INFORMATION SUPPLIED:
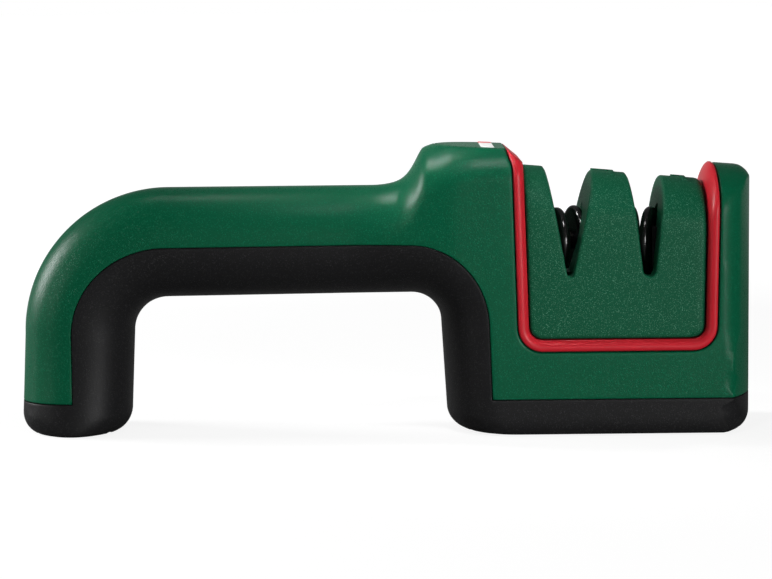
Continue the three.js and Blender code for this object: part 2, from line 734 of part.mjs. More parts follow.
// A V slot: a round floor and two leaning sides, grown by its walls.
function slotCut(x, floorZ, radius, leftLean, rightLean, grow) {
  const shape = new THREE.Shape();
  const topZ = coverTopZ + overrun;
  const round = radius + grow;
  const centreZ = floorZ + radius;
  const leftTurn = Math.atan(leftLean);
  const rightTurn = Math.atan(rightLean);
  const leftX = x - round * Math.cos(leftTurn);
  const rightX = x + round * Math.cos(rightTurn);
  shape.moveTo(leftX - leftLean * (topZ - centreZ), topZ);
  shape.lineTo(leftX, centreZ - round * Math.sin(leftTurn));
  shape.absarc(x, centreZ, round, Math.PI + leftTurn, 2 * Math.PI - rightTurn, false);
  shape.lineTo(rightX + rightLean * (topZ - centreZ), topZ);
  shape.closePath();
  return throughDepth(shape, headHalfDepth + overrun, 5);
}

function slotCuts(grow) {
  const coarse = slotCut(coarseSlotX, coarseSlotFloorZ, coarseSlotRadius, coarseSlotLeftLean,
    coarseSlotRightLean, grow);
  const fine = slotCut(fineSlotX, fineSlotFloorZ, fineSlotRadius, fineSlotLeftLean, fineSlotRightLean, grow);
  return [coarse, fine];
}

const coarseDiscs = { x: coarseDiscX, spread: coarseSpread, toeIn: coarseToeIn };
const fineDiscs = { x: fineDiscX, spread: fineSpread, toeIn: fineToeIn };

// A disc's seat: side is -1 where it leans on the left cheek and 1 on the right; front is -1 or 1.
function discSeats() {
  return [
    { name: 'coarse_disc_front', ...coarseDiscs, side: -1, front: -1 },
    { name: 'coarse_disc_rear', ...coarseDiscs, side: 1, front: 1 },
    { name: 'fine_disc_front', ...fineDiscs, side: 1, front: -1 },
    { name: 'fine_disc_rear', ...fineDiscs, side: -1, front: 1 },
  ];
}

// The disc's own frame: its axle along the frame's X, pointing out to the cheek that holds the pin.
function seatMatrix(seat) {
  const turn = seat.side < 0 ? Math.PI : 0;
  const lean = seat.side * seat.front * THREE.MathUtils.degToRad(seat.toeIn);
  const matrix = new THREE.Matrix4().makeRotationZ(turn + lean);
  matrix.setPosition(seat.x + seat.side * seat.spread, seat.front * discStagger, discCentreZ);
  return matrix;
}

function inSeat(geometry, seat) {
  const placed = geometry.clone();
  placed.applyMatrix4(seatMatrix(seat));
  return solidOf(placed);
}

function axleRod(radius, fromX, toX, sides = 16) {
  const geometry = new THREE.CylinderGeometry(radius, radius, toX - fromX, sides);
  geometry.rotateZ(Math.PI / 2);
  geometry.translate((fromX + toX) / 2, 0, 0);
  return geometry;
}

function discGeometry() {
  const half = discThickness / 2;
  const bore = bushRadius + runningClearance;
  const profile = new THREE.Path();
  profile.moveTo(bore, -half);
  profile.lineTo(discRadius - discEdgeRadius, -half);
  profile.absarc(discRadius - discEdgeRadius, -half + discEdgeRadius, discEdgeRadius, -Math.PI / 2, 0, false);
  profile.absarc(discRadius - discEdgeRadius, half - discEdgeRadius, discEdgeRadius, 0, Math.PI / 2, false);
  profile.lineTo(bore, half);
  profile.lineTo(bore, -half);
  const geometry = new THREE.LatheGeometry(profile.getPoints(2), 24);
  geometry.rotateZ(-Math.PI / 2);
  return geometry;
}

function tubeGeometry(innerRadius, outerRadius, fromX, toX) {
  const profile = [
    new THREE.Vector2(innerRadius, fromX),
    new THREE.Vector2(outerRadius, fromX),
    new THREE.Vector2(outerRadius, toX),
    new THREE.Vector2(innerRadius, toX),
    new THREE.Vector2(innerRadius, fromX),
  ];
  const geometry = new THREE.LatheGeometry(profile, 16);
  geometry.rotateZ(-Math.PI / 2);
  return geometry;
}

// The pocket that a disc turns in: round above its axle and open below.
function pocketSolid(seat, grow) {
  const radius = discRadius + grow;
  const half = discThickness / 2 + grow;
  const shape = new THREE.Shape();
  shape.moveTo(-radius, -discRadius - grow);
  shape.lineTo(radius, -discRadius - grow);
  shape.lineTo(radius, 0);
  shape.absarc(0, 0, radius, 0, Math.PI, false);
  shape.closePath();
  const options = { depth: 2 * half, bevelEnabled: false, curveSegments: 14 };
  const geometry = new THREE.ExtrudeGeometry(shape, options);
  geometry.translate(0, 0, -half);
  geometry.rotateX(Math.PI / 2);
  geometry.rotateZ(Math.PI / 2);
  return inSeat(geometry, seat);
}

function cheekSolid(seat, grow) {
  const lowZ = carrierTopZ - carrierPlateThickness / 2 - discCentreZ;
  const highZ = bushRadius + cheekTopMargin + grow;
  const box = new THREE.BoxGeometry(cheekThickness + grow + Math.min(grow, cheekStart), cheekWidth + 2 * grow,
    highZ - lowZ);
  box.translate(cheekStart + (cheekThickness + grow - Math.min(grow, cheekStart)) / 2, 0, (highZ + lowZ) / 2);
  return inSeat(box, seat);
}

function bossPlaces(x, side) {
  return [[x - bossOffsetX, -side * bossOffsetY], [x + bossOffsetX, side * bossOffsetY]];
}

const carriers = [
  {
    name: 'coarse',
    x: coarseDiscX,
    side: -1,
    lowX: coverInnerLeftX + seamGap,
    highX: carrierJointX - seamGap / 2,
  },
  {
    name: 'fine',
    x: fineDiscX,
    side: 1,
    lowX: carrierJointX + seamGap / 2,
    highX: 2 * fineDiscX - carrierJointX,
  },
];

function makeInsertCover() {
  const outer = archSolid(coverHalfDepth, coverTopZ, coverFloorZ).intersect(trimBore(-seamGap));
  const cavityArch = archSolid(coverHalfDepth - coverWall, coverTopZ - coverWall, coverFloorZ - coverWall);
  const holeDepth = bossStartZ + carrierScrewLength + seamGap;
  const bosses = carriers.flatMap(({ x, side }) => bossPlaces(x, side).map(([bossX, bossY]) =>
    upright(bossRadius, bossX, bossY, bossStartZ, coverTopZ, 16)));
  const holes = carriers.flatMap(({ x, side }) => bossPlaces(x, side).map(([bossX, bossY]) =>
    upright(carrierScrewRadius + screwClearance, bossX, bossY, coverFloorZ, holeDepth, 12)));
  const cavity = cavityArch.intersect(trimBore(-seamGap - coverWall).add(
    block(coverInnerLeftX, trimInnerRightX - coverWall - seamGap, -coverHalfDepth, coverHalfDepth,
      coverFloorZ - overrun, coverFloorZ + trimInnerCornerRadius)))
    .subtract(joined(slotCuts(slotWall)))
    .subtract(joined(bosses));
  const clearances = discSeats().flatMap((seat) => [
    pocketSolid(seat, pocketClearance),
    cheekSolid(seat, seamGap),
  ]);
  return outer.subtract(cavity).subtract(joined(slotCuts(0))).subtract(joined(clearances))
    .subtract(joined(holes));
}

function makeCarrier({ x, side, lowX, highX }) {
  const seats = discSeats().filter((seat) => seat.x === x);
  const outline = roundedRectangle(lowX, highX, carrierHalfDepth, coverWall);
  const plate = upwards(outline, coverFloorZ, carrierTopZ, 3);
  const cheeks = seats.map((seat) => cheekSolid(seat, 0));
  const bores = seats.map((seat) =>
    inSeat(axleRod(pinRadius + runningClearance, 0, cheekStart + cheekThickness + overrun), seat));
  const headRadius = carrierScrewRadius * screwHeadRatio + screwClearance;
  const headTop = coverFloorZ + seamGap + screwHeadHeight + screwClearance;
  const holes = bossPlaces(x, side).flatMap(([bossX, bossY]) => [
    upright(headRadius, bossX, bossY, coverFloorZ - overrun, headTop, 16),
    upright(carrierScrewRadius + screwClearance, bossX, bossY, coverFloorZ, carrierTopZ + overrun, 12),
  ]);
  return joined([plate, ...cheeks]).subtract(joined([...bores, ...holes]));
}

function makePin(seat) {
  const headStart = -cheekStart - runningClearance;
  const rodStart = headStart - pinHeadThickness / 2;
  const rod = solidOf(axleRod(pinRadius, rodStart, cheekStart + cheekThickness));
  const head = solidOf(axleRod(pinHeadRadius, headStart - pinHeadThickness, headStart));
  return rod.add(head).transform(seatMatrix(seat).elements);
}

function makeBush(seat) {
  const half = discThickness / 2 + bushProud;
  return inSeat(tubeGeometry(pinRadius + runningClearance, bushRadius, -half, half), seat);
}

// A plate that lies on the left post's flat, following its slope.
function badgeSolid(grow, fromZ, toZ) {
  const geometry = new THREE.BoxGeometry(badgeWidth + 2 * grow, 2 * (badgeHalfDepth + grow), toZ - fromZ);
  geometry.translate(badgeX + badgeWidth / 2, 0, (fromZ + toZ) / 2);
  const position = geometry.attributes.position;
  for (let point = 0; point < position.count; point += 1) {
    const lift = facetHeight - facetSlope * (position.getX(point) - facetX);
    position.setZ(point, position.getZ(point) + lift);
  }
  return solidOf(geometry);
}

addPiece('upper_shell', makeUpperShell(), green);
addPiece('lower_shell', makeLowerShell(), black);
addPiece('trim_frame', makeTrimFrame(), red);
addPiece('insert_cover', makeInsertCover(), green);

for (const carrier of carriers) {
  addPiece(`${carrier.name}_carrier`, makeCarrier(carrier), grey);
  bossPlaces(carrier.x, carrier.side).forEach(([x, y], index) => {
    const place = index === 0 ? 'left' : 'right';
    const screw = screwSolid(carrierScrewRadius, carrierScrewLength, x, y, coverFloorZ + seamGap);
    addPiece(`${carrier.name}_carrier_screw_${place}`, screw, steel);
  });
}

for (const seat of discSeats()) {
  addPiece(seat.name, inSeat(discGeometry(), seat), ceramic);
  addPiece(`${seat.name}_bush`, makeBush(seat), brass);
  addPiece(`${seat.name}_pin`, makePin(seat), steel);
}

const shankLength = baseScrewLength - shellWall;
for (const [place, x, y] of screwPlaces()) {
  addPiece(`base_screw_${place}`, screwSolid(baseScrewRadius, shankLength, x, y, baseHeadZ), steel);
}
addPiece('foot_screw', screwSolid(baseScrewRadius, shankLength, footBossX, 0, footHeadZ), steel);
addPiece('base_pad', basePadSolid(0, 0, padThickness), rubber);
addPiece('foot_pad', footPadSolid(0, 0, padThickness), rubber);
addPiece('badge_plate', badgeSolid(0, seamGap / 2 - badgeSink, badgeThickness - badgeSink), white);

export default sharpener;
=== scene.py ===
import json
import math

import bmesh
import bpy
import numpy as np
from mathutils import Matrix, Vector
from mathutils.geometry import delaunay_2d_cdt


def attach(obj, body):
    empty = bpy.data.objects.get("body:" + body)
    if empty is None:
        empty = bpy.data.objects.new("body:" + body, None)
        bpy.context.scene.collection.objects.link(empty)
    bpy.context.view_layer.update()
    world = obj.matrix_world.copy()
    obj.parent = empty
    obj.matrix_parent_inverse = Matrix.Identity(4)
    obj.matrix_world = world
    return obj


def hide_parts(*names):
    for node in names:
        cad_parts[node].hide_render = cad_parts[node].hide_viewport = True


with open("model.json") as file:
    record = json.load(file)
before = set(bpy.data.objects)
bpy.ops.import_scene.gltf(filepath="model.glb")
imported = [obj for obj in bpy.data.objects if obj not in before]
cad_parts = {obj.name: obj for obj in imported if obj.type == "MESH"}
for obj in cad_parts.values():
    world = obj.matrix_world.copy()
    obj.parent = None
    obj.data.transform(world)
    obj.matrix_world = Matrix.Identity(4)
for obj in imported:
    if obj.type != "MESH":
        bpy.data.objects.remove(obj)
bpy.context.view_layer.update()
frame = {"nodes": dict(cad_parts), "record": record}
print("scene: frame loaded")

# Lengths are in millimetres down to the materials, and newMesh turns them into metres.
millimetre = 0.001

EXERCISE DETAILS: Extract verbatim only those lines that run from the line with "for (const seat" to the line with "obj.matrix_parent_inverse = Matrix.Identity(4)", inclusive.

TASK OUTPUT:
for (const seat of discSeats()) {
  addPiece(seat.name, inSeat(discGeometry(), seat), ceramic);
  addPiece(`${seat.name}_bush`, makeBush(seat), brass);
  addPiece(`${seat.name}_pin`, makePin(seat), steel);
}

const shankLength = baseScrewLength - shellWall;
for (const [place, x, y] of screwPlaces()) {
  addPiece(`base_screw_${place}`, screwSolid(baseScrewRadius, shankLength, x, y, baseHeadZ), steel);
}
addPiece('foot_screw', screwSolid(baseScrewRadius, shankLength, footBossX, 0, footHeadZ), steel);
addPiece('base_pad', basePadSolid(0, 0, padThickness), rubber);
addPiece('foot_pad', footPadSolid(0, 0, padThickness), rubber);
addPiece('badge_plate', badgeSolid(0, seamGap / 2 - badgeSink, badgeThickness - badgeSink), white);

export default sharpener;
=== scene.py ===
import json
import math

import bmesh
import bpy
import numpy as np
from mathutils import Matrix, Vector
from mathutils.geometry import delaunay_2d_cdt


def attach(obj, body):
    empty = bpy.data.objects.get("body:" + body)
    if empty is None:
        empty = bpy.data.objects.new("body:" + body, None)
        bpy.context.scene.collection.objects.link(empty)
    bpy.context.view_layer.update()
    world = obj.matrix_world.copy()
    obj.parent = empty
    obj.matrix_parent_inverse = Matrix.Identity(4)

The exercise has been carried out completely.